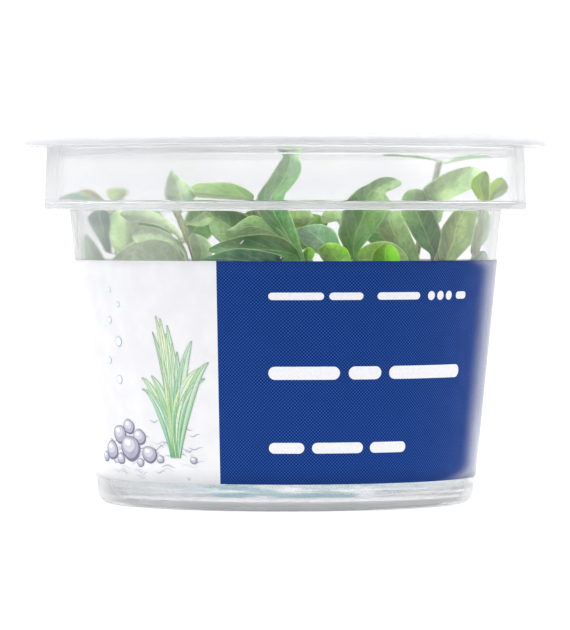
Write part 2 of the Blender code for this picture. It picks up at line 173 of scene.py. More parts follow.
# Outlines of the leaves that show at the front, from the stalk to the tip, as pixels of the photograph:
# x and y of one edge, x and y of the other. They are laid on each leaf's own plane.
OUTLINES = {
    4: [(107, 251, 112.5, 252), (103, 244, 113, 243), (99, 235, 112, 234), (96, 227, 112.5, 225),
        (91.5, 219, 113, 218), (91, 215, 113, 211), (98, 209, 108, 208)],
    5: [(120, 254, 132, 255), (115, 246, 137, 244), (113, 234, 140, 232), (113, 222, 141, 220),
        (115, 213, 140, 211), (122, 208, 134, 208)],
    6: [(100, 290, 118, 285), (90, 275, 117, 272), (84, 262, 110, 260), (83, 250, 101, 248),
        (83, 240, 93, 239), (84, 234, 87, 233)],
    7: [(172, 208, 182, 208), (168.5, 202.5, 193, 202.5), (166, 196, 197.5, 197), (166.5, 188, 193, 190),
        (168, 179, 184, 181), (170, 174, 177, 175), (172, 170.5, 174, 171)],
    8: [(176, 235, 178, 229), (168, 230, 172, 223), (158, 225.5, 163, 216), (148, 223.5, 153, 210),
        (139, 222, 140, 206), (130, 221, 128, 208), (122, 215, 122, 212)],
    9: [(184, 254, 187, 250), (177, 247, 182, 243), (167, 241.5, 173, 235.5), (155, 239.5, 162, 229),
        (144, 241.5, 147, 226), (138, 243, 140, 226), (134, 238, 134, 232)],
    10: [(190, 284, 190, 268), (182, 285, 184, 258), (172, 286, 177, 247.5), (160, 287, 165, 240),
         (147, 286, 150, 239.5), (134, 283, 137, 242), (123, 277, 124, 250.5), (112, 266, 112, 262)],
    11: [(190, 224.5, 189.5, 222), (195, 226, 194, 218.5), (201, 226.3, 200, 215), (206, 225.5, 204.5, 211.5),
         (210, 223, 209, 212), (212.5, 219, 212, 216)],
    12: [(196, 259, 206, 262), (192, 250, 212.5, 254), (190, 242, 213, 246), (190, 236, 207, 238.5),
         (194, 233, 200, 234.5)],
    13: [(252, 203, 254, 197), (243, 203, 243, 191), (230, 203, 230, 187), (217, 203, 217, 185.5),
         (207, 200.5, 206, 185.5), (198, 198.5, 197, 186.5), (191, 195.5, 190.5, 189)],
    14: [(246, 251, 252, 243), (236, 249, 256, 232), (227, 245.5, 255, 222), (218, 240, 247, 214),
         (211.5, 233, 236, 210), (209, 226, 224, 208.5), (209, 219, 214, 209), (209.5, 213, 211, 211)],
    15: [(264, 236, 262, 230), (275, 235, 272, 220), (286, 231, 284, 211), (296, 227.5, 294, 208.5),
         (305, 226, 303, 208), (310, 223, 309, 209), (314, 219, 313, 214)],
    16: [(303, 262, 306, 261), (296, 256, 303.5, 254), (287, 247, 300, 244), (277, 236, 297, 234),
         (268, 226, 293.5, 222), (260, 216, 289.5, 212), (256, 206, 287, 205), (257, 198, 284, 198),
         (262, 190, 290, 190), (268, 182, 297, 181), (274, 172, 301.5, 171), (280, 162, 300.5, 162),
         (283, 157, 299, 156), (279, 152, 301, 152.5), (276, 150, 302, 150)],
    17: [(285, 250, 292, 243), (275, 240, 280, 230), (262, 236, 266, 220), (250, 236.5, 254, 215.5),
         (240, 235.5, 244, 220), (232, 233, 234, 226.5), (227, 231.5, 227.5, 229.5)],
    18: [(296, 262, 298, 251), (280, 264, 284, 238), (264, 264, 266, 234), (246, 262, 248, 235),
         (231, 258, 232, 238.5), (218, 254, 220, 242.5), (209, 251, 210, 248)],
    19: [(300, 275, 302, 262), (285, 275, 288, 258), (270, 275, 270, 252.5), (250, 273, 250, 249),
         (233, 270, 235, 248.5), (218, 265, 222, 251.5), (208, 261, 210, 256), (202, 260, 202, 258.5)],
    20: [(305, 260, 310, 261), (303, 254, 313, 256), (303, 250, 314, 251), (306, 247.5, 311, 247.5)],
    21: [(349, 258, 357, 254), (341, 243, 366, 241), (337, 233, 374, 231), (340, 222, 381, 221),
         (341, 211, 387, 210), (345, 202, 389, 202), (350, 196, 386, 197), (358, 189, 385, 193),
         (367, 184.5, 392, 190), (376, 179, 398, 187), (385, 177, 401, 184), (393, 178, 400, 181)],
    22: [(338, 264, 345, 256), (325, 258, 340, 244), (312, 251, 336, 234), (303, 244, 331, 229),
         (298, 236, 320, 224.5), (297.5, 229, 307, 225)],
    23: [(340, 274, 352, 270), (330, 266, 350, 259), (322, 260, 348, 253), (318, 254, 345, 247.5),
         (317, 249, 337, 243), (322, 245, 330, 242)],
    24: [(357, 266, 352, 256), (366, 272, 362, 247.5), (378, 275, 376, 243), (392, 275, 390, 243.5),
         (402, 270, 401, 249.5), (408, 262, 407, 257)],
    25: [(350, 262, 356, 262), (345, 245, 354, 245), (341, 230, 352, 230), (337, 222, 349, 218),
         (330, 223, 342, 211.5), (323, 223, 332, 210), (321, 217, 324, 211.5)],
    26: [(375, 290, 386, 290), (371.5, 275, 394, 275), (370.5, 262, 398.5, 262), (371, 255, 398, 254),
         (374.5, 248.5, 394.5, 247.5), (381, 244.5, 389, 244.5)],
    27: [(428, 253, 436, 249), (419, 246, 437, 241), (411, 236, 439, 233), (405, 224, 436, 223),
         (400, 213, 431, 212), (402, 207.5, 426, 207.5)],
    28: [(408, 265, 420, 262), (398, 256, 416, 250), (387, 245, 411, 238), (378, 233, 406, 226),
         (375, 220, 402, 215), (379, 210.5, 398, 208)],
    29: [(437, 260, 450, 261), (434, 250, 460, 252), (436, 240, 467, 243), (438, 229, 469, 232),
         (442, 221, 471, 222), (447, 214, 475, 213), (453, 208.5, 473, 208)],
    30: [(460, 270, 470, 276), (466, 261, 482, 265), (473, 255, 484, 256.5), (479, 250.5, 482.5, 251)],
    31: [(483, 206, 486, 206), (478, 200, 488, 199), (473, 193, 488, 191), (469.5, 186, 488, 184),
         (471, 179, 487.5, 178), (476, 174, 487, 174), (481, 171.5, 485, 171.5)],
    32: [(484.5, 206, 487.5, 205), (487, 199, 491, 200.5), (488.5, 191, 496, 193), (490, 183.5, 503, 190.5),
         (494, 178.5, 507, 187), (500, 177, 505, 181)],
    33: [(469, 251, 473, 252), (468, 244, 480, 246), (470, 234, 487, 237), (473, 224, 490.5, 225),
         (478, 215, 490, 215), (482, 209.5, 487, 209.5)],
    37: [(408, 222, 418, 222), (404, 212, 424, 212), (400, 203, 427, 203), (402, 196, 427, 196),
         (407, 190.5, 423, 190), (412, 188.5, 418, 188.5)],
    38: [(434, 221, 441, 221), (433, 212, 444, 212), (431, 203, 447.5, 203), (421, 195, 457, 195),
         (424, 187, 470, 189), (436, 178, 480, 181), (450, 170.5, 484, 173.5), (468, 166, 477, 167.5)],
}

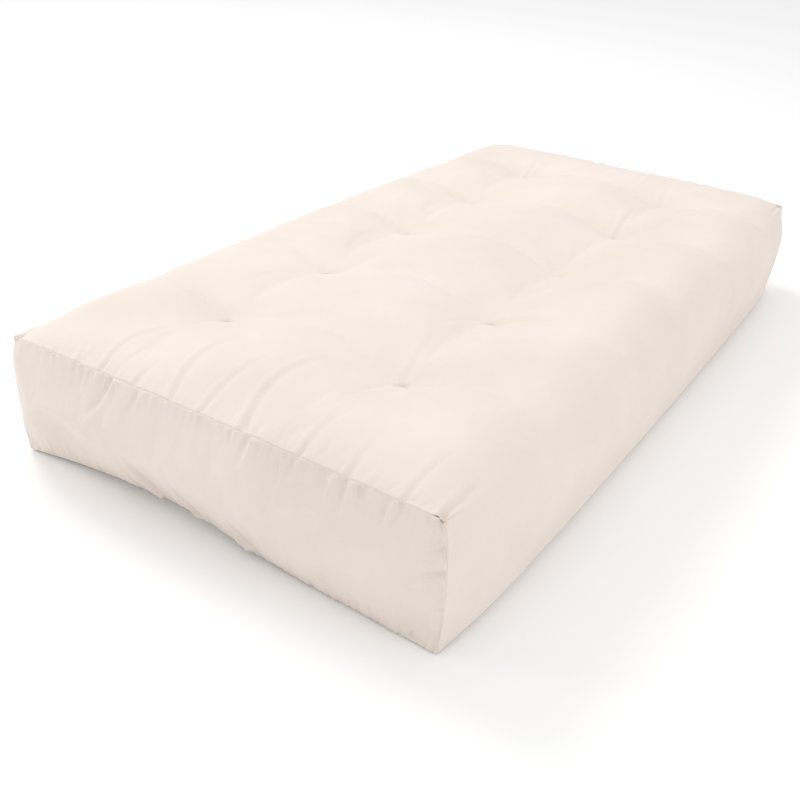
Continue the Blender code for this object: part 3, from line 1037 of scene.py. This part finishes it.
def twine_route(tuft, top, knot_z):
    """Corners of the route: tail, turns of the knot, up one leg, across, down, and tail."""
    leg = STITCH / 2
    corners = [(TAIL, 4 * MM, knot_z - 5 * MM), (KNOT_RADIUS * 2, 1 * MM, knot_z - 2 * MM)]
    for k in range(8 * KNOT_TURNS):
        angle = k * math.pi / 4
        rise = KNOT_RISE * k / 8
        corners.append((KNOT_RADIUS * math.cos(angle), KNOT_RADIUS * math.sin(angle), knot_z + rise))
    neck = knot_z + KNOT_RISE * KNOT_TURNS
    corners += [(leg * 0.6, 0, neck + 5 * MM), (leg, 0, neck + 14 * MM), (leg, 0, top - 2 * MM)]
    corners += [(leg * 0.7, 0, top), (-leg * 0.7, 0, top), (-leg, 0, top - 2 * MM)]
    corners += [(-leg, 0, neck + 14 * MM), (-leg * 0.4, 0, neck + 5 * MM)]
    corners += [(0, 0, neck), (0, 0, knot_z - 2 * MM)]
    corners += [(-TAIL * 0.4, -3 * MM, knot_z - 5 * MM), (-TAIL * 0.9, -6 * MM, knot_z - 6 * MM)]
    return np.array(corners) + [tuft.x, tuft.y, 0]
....
Copy out every line of the data that includes "part".

▶ **FINISHED ANSWER**:
Write part 2 of the Blender code for this picture. It picks up at line 173 of scene.py. More parts follow.
Continue the Blender code for this object: part 3, from line 1037 of scene.py. This part finishes it.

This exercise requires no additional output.